El conflicto entre el fascista o el nacionalsocialista y los primitivos partidos socialistas tiene que considerarse, en gran parte, como uno de aquellos que es forzoso surjan entre facciones socialistas rivales. No había diferencia entre ellos en cuanto a que la voluntad del Estado debía ser quien asignase a cada persona su lugar en la sociedad…pero, mientras los viejos partidos socialistas o las organizaciones laborales dentro de ciertas industrias no encontraban, generalmente, mayores dificultades para llegar a un acuerdo de acción conjunta con los patronos en sus respectivas industrias, clases muy amplias quedaban marginadas. Para ellas, y no sin alguna justificación, las secciones más prósperas del movimiento obrero parecían pertenecer a la clase explotadora más que a la explotada.
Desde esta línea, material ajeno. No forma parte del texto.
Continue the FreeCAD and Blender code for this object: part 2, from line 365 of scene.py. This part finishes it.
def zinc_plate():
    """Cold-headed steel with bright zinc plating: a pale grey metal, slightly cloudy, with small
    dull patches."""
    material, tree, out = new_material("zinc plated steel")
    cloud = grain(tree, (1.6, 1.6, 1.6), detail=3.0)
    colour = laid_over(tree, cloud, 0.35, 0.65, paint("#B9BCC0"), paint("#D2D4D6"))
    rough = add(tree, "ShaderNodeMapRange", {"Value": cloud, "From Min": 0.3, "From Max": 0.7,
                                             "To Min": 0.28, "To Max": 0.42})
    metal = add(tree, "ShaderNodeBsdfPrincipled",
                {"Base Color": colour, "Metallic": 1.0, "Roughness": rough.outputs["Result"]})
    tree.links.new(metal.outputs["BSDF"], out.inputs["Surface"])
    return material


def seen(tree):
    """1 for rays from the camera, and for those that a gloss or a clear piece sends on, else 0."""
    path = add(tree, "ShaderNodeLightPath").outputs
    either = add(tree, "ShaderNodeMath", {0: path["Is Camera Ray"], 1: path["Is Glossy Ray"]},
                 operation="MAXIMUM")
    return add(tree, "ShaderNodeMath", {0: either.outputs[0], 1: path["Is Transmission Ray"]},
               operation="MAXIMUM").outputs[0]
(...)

Aunque el libro está escrito en 1944, resultaría difícil no reconocer este párrafo como una descripción de una situación en que las elites sindicalistas toman decisiones cada vez más ajenas a sus propios problemas, más derivados de cuestiones como posicionamientos políticos, y cómo bajo el epígrafe de la “defensa de los trabajadores”, se defienden los derechos de aquéllos que se encuentran en una posición más favorecida arrojando al resto, las “clases muy amplias marginadas”, a una situación de desesperación que no puede cubrirse por los mecanismos de protección del Estado una vez superado un límite.
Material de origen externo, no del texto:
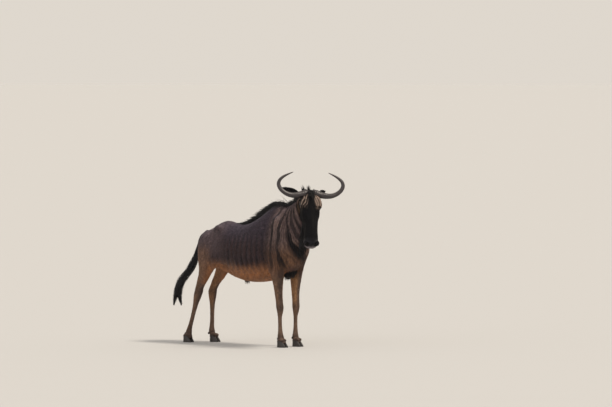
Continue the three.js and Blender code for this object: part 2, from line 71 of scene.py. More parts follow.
def unit(vectors):
    vectors = np.asarray(vectors, float)
    return vectors / np.maximum(np.linalg.norm(vectors, axis=-1, keepdims=True), 1e-9)


def turned(vector, axis, degrees):
    """A vector turned about a unit axis by the right-hand rule."""
    c, s = math.cos(math.radians(degrees)), math.sin(math.radians(degrees))
    return vector * c + np.cross(axis, vector) * s + axis * np.dot(axis, vector) * (1 - c)


RIGHT, FORWARD, UP = np.array([-1.0, 0, 0]), np.array([0, -1.0, 0]), np.array([0, 0, 1.0])

# %% [markdown]
# The picture was taken from far away with a long lens, from the animal's front right, a little above
# its back. The lens and the distance give the animal its size in the frame, and the small downward
# tilt puts the horizon where the photo has it.

# %% The camera
FRAME_WIDTH_PX = 612
FOCAL_PX = 4320
SENSOR_MM = 36
CAMERA_DISTANCE = 41.5
CAMERA_HEIGHT = 2.547
CAMERA_TILT_DEGREES = 1.637
CAMERA_SIDE = 0.502
FAR_CLIP = 4000

camera_data = bpy.data.cameras.new("camera")
camera_data.sensor_width = SENSOR_MM
camera_data.lens = FOCAL_PX / FRAME_WIDTH_PX * SENSOR_MM
camera_data.clip_end = FAR_CLIP
camera = bpy.data.objects.new("camera", camera_data)
bpy.context.scene.collection.objects.link(camera)
bpy.context.scene.camera = camera

toward_camera = unit(RIGHT * 0.731 + FORWARD * 0.682)
picture_right = np.cross(UP, toward_camera)
camera.location = (place(0, 0, 0) + toward_camera * CAMERA_DISTANCE
                   + picture_right * CAMERA_SIDE + UP * CAMERA_HEIGHT)
camera.rotation_euler = (math.radians(90 - CAMERA_TILT_DEGREES), 0,
                         math.atan2(toward_camera[0], -toward_camera[1]))
print("camera lens in mm:", round(camera_data.lens, 1))

# %% [markdown]
# A body like this is easiest to describe as a sculptor's armature does: cross-sections along a line.
# Each row gives one slice, and a smooth curve runs through the rows. The slices are rounded boxes
# whose upper and lower halves can be fuller or leaner than an ellipse, because a bull's withers are a
# narrow ridge while its belly is a barrel.

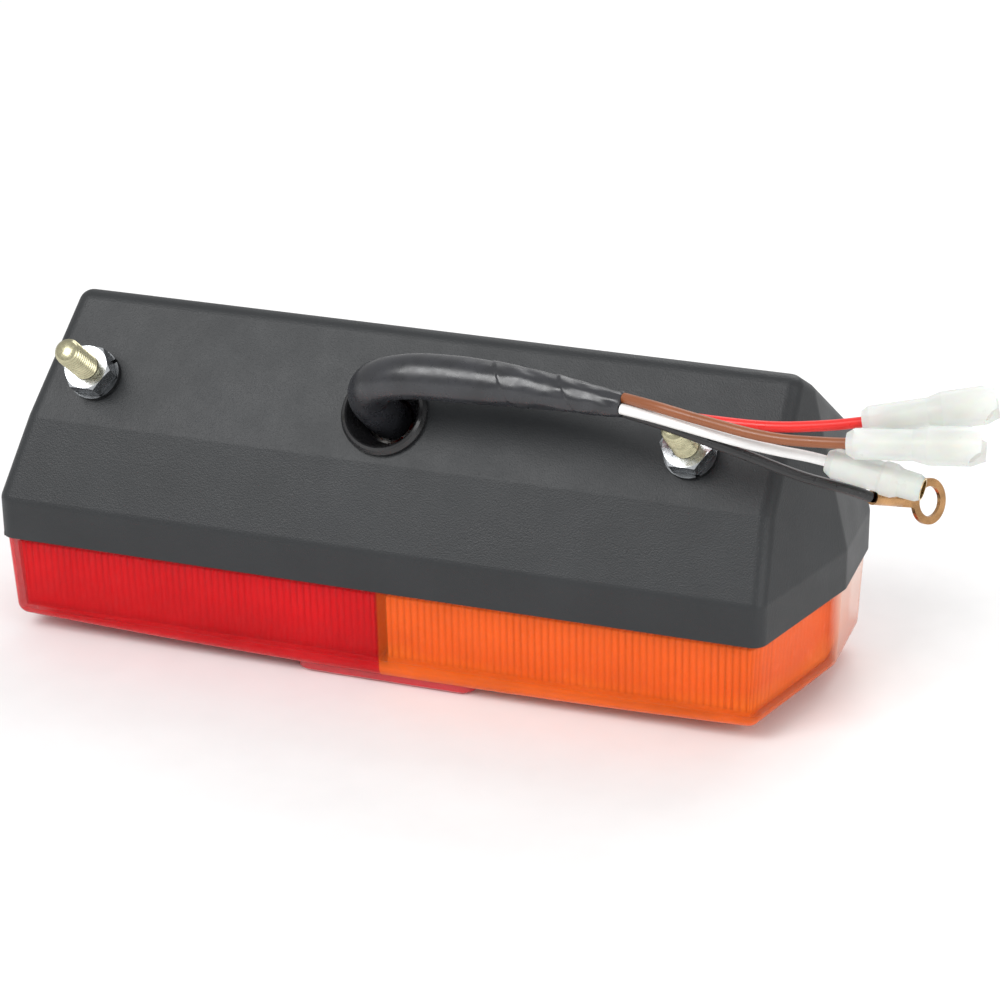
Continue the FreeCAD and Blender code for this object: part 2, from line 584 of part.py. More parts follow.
def bullet_terminal(colour):
    """Crimp barrel and male bullet."""
    body = turned([(0, 0), (1.7, 0), (1.7, 6.0), (1.2, 7.0), (1.2, 8.0), (1.95, 8.8), (1.95, 12.0),
                   (1.5, 12.6), (1.95, 13.4), (1.95, 17.0), (1.2, 18.4), (0, 18.4)])
    return placed(body, end_frame(colour))


def receptacle_terminal():
    """Female tube for a 4 mm bullet, and the crimp barrel it is soldered to."""
    step = 7.0
    barrel = turned([(0, 0), (1.7, 0), (1.7, 5.0), (RECEPTACLE_R, 6.0), (RECEPTACLE_R, step), (0, step)])
    sleeve = tube(RECEPTACLE_R, RECEPTACLE_BORE, V(0, 0, step), V(0, 0, 16.0))
    return [placed(part, end_frame("white")) for part in (sleeve, barrel)]


def ring_place():
    """Placement at the black wire's end: Z along the terminal, X across the ring."""
    return frame_at(route_of("black")[-1], V(*RING_DIRECTION), V(*RING_SIDE))


def ring_terminal():
    """Crimp barrel, neck and flat ring with an M6 eye."""
    half = RING_THICK / 2
    barrel = tube(BARREL_R, BARREL_BORE, V(0, 0, 0.6), V(0, 0, BARREL_LENGTH))
    plug = rod(BARREL_BORE + 0.1, V(0, 0, BARREL_LENGTH - 3), V(0, 0, BARREL_LENGTH))
    neck = box(-BARREL_R, BARREL_R, -half, half, BARREL_LENGTH - 1, RING_CENTRE - RING_R + 1)
    ring = rod(RING_R, V(0, -half, RING_CENTRE), V(0, half, RING_CENTRE))
    eye = rod(RING_HOLE_R, V(0, -2, RING_CENTRE), V(0, 2, RING_CENTRE))
    body = fuse([barrel, plug, neck, ring]).cut(eye)
    place = ring_place()
    hole = place.multVec(V(0, 0, RING_CENTRE))
    print("   ring eye at (%.2f, %.2f, %.2f), axis (%.4f, %.4f, %.4f)" % (
        hole.x, hole.y, hole.z, *(place.Rotation.multVec(V(0, 1, 0)))))
    return placed(body, place)


def inner_leads():
    """Short leads inside the housing, from the sleeve to the sockets and the plate."""
    mouth, second = on_face(*SLEEVE_ROUTE[0]), on_face(*SLEEVE_ROUTE[1])
    spread = 1.3
    place = frame_at(mouth, mouth - second, X_AXIS)
    start = {(sx, sy): place.multVec(V(sx * spread, sy * spread, 0.8)) for sx in (-1, 1) for sy in (-1, 1)}
    tail_back, turn_back = TAIL_MOUTH_X + SHELL_LENGTH, TURN_MOUTH_X - SHELL_LENGTH
    routes = {
        "inner_lead_tail": [start[-1, 1], V(-7.2, -2.0, 48.5), V(-5.6, 0.4, 39.0),
                            V(tail_back - 0.3, 0.5, 34.6)],
        "inner_lead_stop": [start[-1, -1], V(-7.2, 1.8, 49.0), V(-5.6, 3.4, 39.0),
                            V(tail_back - 0.3, 3.5, 34.6)],
        "inner_lead_turn": [start[1, 1], V(0.6, -2.6, 48.5), V(0.6, 1.6, 39.0),
                            V(turn_back + 0.3, 2.0, 34.6)],
        "inner_lead_earth": [start[1, -1], V(-1.0, -1.4, 53.8), V(8.0, 3.0, 52.4)],
    }
    return {name: cord(name, points, WIRE_R) for name, points in routes.items()}


# ---- build ---------------------------------------------------------------------------
def main():
    os.makedirs("parts", exist_ok=True)
    export("housing", [housing()])
    for name, x, slit in (("left", STUD_X[0], 40), ("right", STUD_X[1], -62)):
        export("stud_" + name, [stud(x)])
        export("nut_" + name, [nut(x)])
        export("lock_washer_" + name, [lock_washer(x, slit)])
    export("cable_grommet", [grommet()])

    outer, cavity = lens_outer(), lens_cavity()
    export("lens_red", [lens_half(outer, cavity, -1)])
    export("lens_amber", [lens_half(outer, cavity, 1)])
    export("reflex_reflector", [reflex_reflector(outer)])
    export("lens_seal", [seal_ring()])
    export("lens_screws", lens_screws())

    export("bulb_plate", [bulb_plate()])
    export("plate_screws", plate_screws())
    export("partition", [partition()])
    export("socket_rivets", rivets())
    tail_frame = frame_at(V(TAIL_MOUTH_X, BULB_Y, BULB_Z), X_AXIS, V(0, 1, 0))
    turn_frame = frame_at(V(TURN_MOUTH_X, BULB_Y, BULB_Z), X_AXIS * -1, V(0, 1, 0))
    for name, place, pads, levels in (("tail", tail_frame, (-3.0, 3.0), (-15.0, -19.0)),
                                      ("turn", turn_frame, (0.0,), (-17.0,))):
        export("socket_" + name, [placed(socket_shell(), place)])
        export("bulb_cap_" + name, [placed(bulb_cap(pads), place)])
        export("bulb_glass_" + name, [placed(bulb_glass(), place)])
        export("filament_" + name, [placed(bulb_filament(levels), place)])
        export("contact_carrier_" + name, [placed(contact_carrier(pads), place)])
        export("contact_spring_" + name, [placed(contact_spring(), place)])

    sleeve, taper = cable_sleeve()
    export("cable_sleeve", [sleeve])
    export("sleeve_taped_end", [taper])
    for colour in WIRE_ROUTES:
        export("wire_" + colour, [cord("wire_" + colour, route_of(colour), WIRE_R)])
    for colour in ("red", "brown"):
        export("cover_" + colour, [bullet_cover(colour)])
        export("bullet_" + colour, [bullet_terminal(colour)])
    export("cover_white", [receptacle_cover()])
    tube_part, barrel_part = receptacle_terminal()
    export("receptacle_white", [tube_part])
    export("crimp_barrel_white", [barrel_part])
    export("ring_terminal", [ring_terminal()])
    for name, lead in inner_leads().items():
        export(name, [lead])


main()
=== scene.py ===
"""Looks of the trailer tail light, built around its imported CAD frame.

Metres, in the CAD frame: X towards the amber end, Z up, and the mounting face looks to -Y and up.
"""
import math

import bmesh
import bpy
from mathutils import Matrix, Vector, noise


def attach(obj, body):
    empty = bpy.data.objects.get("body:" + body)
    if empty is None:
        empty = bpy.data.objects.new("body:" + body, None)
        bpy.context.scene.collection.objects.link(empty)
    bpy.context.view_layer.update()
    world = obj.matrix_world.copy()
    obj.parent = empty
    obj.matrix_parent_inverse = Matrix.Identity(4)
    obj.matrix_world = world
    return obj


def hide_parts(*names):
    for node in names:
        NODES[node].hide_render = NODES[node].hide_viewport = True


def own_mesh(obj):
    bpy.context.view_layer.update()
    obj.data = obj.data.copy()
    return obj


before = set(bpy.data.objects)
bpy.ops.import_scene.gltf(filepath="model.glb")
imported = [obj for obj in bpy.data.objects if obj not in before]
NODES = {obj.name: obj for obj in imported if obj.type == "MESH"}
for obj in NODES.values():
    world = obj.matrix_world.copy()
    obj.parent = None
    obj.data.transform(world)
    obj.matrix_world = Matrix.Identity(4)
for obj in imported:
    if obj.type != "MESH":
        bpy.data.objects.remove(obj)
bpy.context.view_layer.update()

MM = 0.001

# ---- the lamp's own dimensions, millimetres ------------------------------------------
HALF_L, HALF_W = 95.0, 29.25
CHAMFER_START, CHAMFER_END = 84.5, 4.55      # x on the near side, y on the amber end
PLAN = [(-HALF_L, -HALF_W), (CHAMFER_START, -HALF_W), (HALF_L, CHAMFER_END),
        (HALF_L, HALF_W), (-HALF_L, HALF_W)]
SPLIT_X = -3.0           # joint between the red and the amber lens
RIM_LOW = 24.5           # height where the lenses meet the housing
FACE_ANGLE = math.radians(50)
CREASE = (-19.75, 51.3)
STUD_X, STUD_SLOPE = (-76.0, 64.0), 11.3
BULB_Y, BULB_Z = 2.0, 34.0
TAIL_MOUTH_X, TURN_MOUTH_X = -30.6, 25.6
UP_SLOPE = Vector((0, math.cos(FACE_ANGLE), math.sin(FACE_ANGLE)))
FACE_NORMAL = Vector((0, -math.sin(FACE_ANGLE), math.cos(FACE_ANGLE)))


def on_face(x, slope, height):
    """Point in metres given along X, up the mounting face, and above it, in millimetres."""
    point = Vector((x, *CREASE)) + UP_SLOPE * slope + FACE_NORMAL * height
    return point * MM


# ---- camera ---------------------------------------------------------------------------
VIEW_ANGLES = (19.368, 24.910, -0.556)       # azimuth, elevation and roll, degrees
CAMERA_AT = (0.231, -0.611, 0.3375)
FOCAL_LENGTH, FILM_WIDTH = 114.58, 36.0


def make_camera():
    """The photograph's view: place, direction and a slight roll."""
    azimuth, elevation, roll = (math.radians(a) for a in VIEW_ANGLES)
    back = Vector((math.sin(azimuth) * math.cos(elevation),
                   -math.cos(azimuth) * math.cos(elevation), math.sin(elevation)))
    right = Vector((math.cos(azimuth), math.sin(azimuth), 0))
    up = back.cross(right)
    across = right * math.cos(roll) + up * math.sin(roll)
    upright = up * math.cos(roll) - right * math.sin(roll)
    data = bpy.data.cameras.new("camera")
    data.lens, data.sensor_width = FOCAL_LENGTH, FILM_WIDTH
    data.clip_start, data.clip_end = 0.05, 20.0
    camera = bpy.data.objects.new("camera", data)
    turn = Matrix((across, upright, back)).transposed().to_4x4()
    camera.matrix_world = Matrix.Translation(CAMERA_AT) @ turn
    bpy.context.scene.collection.objects.link(camera)
    bpy.context.scene.camera = camera


make_camera()


# ---- helpers ----------------------------------------------------------------------------
def add_object(name, data):
    """A new object in the scene that shows the data."""
    piece = bpy.data.objects.new(name, data)
    bpy.context.scene.collection.objects.link(piece)
    return piece


def add_mesh(name, verts, faces):
    """A new smooth-shaded mesh object."""
    data = bpy.data.meshes.new(name)
    data.from_pydata([tuple(v) for v in verts], [], faces)
    data.polygons.foreach_set("use_smooth", [True] * len(data.polygons))
    data.update()
    return add_object(name, data)


def ring_faces(rows, around, closed=True):
    """Quads between rows of equal length."""
    faces = []
    last = around if closed else around - 1
    for i in range(rows - 1):
        for j in range(last):
            k = (j + 1) % around
            a, b = i * around, (i + 1) * around
            faces.append((a + j, a + k, b + k, b + j))
    return faces


def nurbs_cord(name, route, radius):
    """One open NURBS spline through the route's control points."""
    data = bpy.data.curves.new(name, "CURVE")
    data.dimensions = "3D"
    spline = data.splines.new("NURBS")
    spline.points.add(len(route) - 1)
    for point, place in zip(spline.points, route):
        point.co = (*place, 1.0)
        point.radius = radius
    spline.order_u = 3
    spline.use_endpoint_u = True
    spline.resolution_u = 16
    data.bevel_depth = 1.0 if radius else 0.0
    data.bevel_resolution = 8
    data.use_fill_caps = True
    return add_object(name, data)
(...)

La rebelión nazi no se generó en una clase burguesa sino en una clase trabajadora que se sintió maltratada por el poder que tenía “SU” propia clase trabajadora a la que mimaba en detrimento del resto.
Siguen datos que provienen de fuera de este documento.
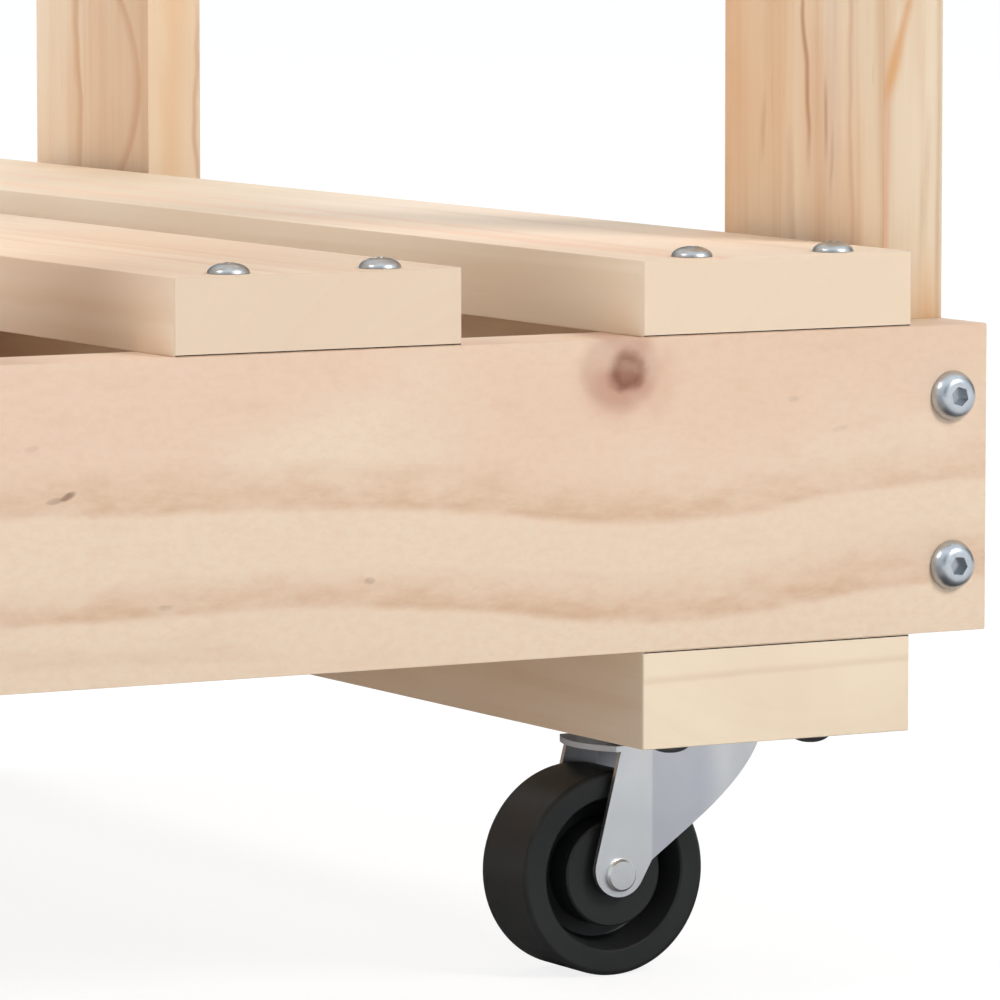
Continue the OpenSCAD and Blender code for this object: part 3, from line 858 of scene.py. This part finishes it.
def button_outline(land: float = 0.5, lean: float = 0.45, brim: float = 0.13,
                   steps: int = 9) -> list[TurnedPoint]:
    """Outline of a bolt with a button head and a flat land, from its end to the head's top."""
    points = shaft(0.8, 0.96, 0.03) + [TurnedPoint(head=1.0, rise=brim)]
    for step in range(1, steps + 1):
        turn = lean + step / steps * (math.pi / 2 - lean)
        out = math.cos(turn) / math.cos(lean)
        up = (math.sin(turn) - math.sin(lean)) / (1 - math.sin(lean))
        points.append(TurnedPoint(head=land + (1 - land) * out, rise=brim + (1 - brim) * up))
    return points + [TurnedPoint(head=land - 0.05, rise=1.0), TurnedPoint(rise=1.0)]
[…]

Cuando examinamos las prácticas actuales, es fácil ver cómo se producen acciones que podrían inscribirse en el ámbito de la propaganda como el tratamiento favorable de grupos organizados cuanto más ruidosos mejor o la concesión de derechos o el tratamiento como tales de factores muy visibles pero que afectan poco al funcionamiento real de la sociedad.

Con estas prácticas, puede venderse con cierta facilidad una idea de progreso en el ámbito de la libertad individual, utilizando como propagandistas propios a los grupos favorecidos por el poder que, a cambio de los favores recibidos, se dedicarán a vender las excelencias del gobierno a quien tanto le deben.

Una utilización hábil de la propaganda, incluyendo factores como los apuntados, puede disfrazar temporalmente una situación donde el mantenimiento de los privilegios de los afines implique el desamparo de amplias capas que, sencillamente, son ignoradas haciendo que su descontento suba hasta provocar una situación explosiva.

No es necesario, como señala Hayek, una política de planificación centralizada para que estos efectos se produzcan como se produjeron en Alemania dando lugar a uno de las dos grandes catástrofes humanas producidas en el siglo XX. Lo que sí es necesario es una pérdida de respeto por el concepto de que cada uno es quien mejor sabe qué es lo que le interesa o, en los términos de Hayek, averiguar cuál puede ser el mejor uso de las fuerzas espontáneas que se encuentran en una sociedad libre y otra pérdida de respeto igualmente grave con el concepto de igualdad de oportunidades en aras de una hipotética igualdad en los resultados.

La situación explosiva resultante de estos factores más que del colectivismo conduciría como una evolución al nazismo. Hoy, la situación de bastantes países conducidos con idénticos criterios tiene también muchos elementos explosivos. No está presente, como ocurría en el caso alemán, la situación producida tras la derrota en la I Guerra Mundial y la ruina consiguiente pero, a cambio, existen otros elementos nuevos que, en nombre de un relativismo incluso en temas de derechos humanos básicos vendido como respeto al otro, están permitiendo que se produzca una situación como la descrita por Gibbon en su obra The Decline and Fall of Roman Empire.

A estas alturas, los resultados del colectivismo o, en general, de cualquier forma de planificación económica centralizada son suficientemente conocidos como para que puedan representar una amenaza seria y sólo un sectarismo o un desconocimiento extremos de algún dirigente político clave podrían conducir a la reaparición de un peligro ya desaparecido. Sin embargo, no puede decirse lo mismo del concepto de igualdad sustentado por los otrora colectivistas:

Una igualdad entendida como algo a perseguir en los resultados en lugar de hacerlo en los medios y que, en consecuencia, trate de forzar que todos obtengan lo mismo y no que todos tengan iguales oportunidades de obtener algo, no necesariamente igual, y que se definirá por la capacidad, el trabajo y la suerte de cada uno  tiene aún hoy fácil venta bajo la falsa etiqueta de idealismo pero su puesta en práctica produce idénticos efectos a los del colectivismo ya que, al igual que éste, obliga a forzar una desigualdad en los medios desde las posiciones dirigentes. El punto hasta donde cada uno puede llegar no dependerá ya de capacidad, de trabajo y ni siquiera de suerte sino de la sacrosanta voluntad del funcionario o político al que se ha otorgado el poder de decisión sobre ese punto en particular.

Adórnese ese concepto de igualdad con una habilidad propagandística bien desarrollada, unos grupos de interés fieles y un relativismo extendido incluso a temas que entran en el ámbito de los derechos humanos y tendremos una síntesis de la situación actual…o tal vez de la que Hayek denunciaba en 1944 y con unos peligros parecidos a los de aquella época si no superiores, al menos en algunos apartados.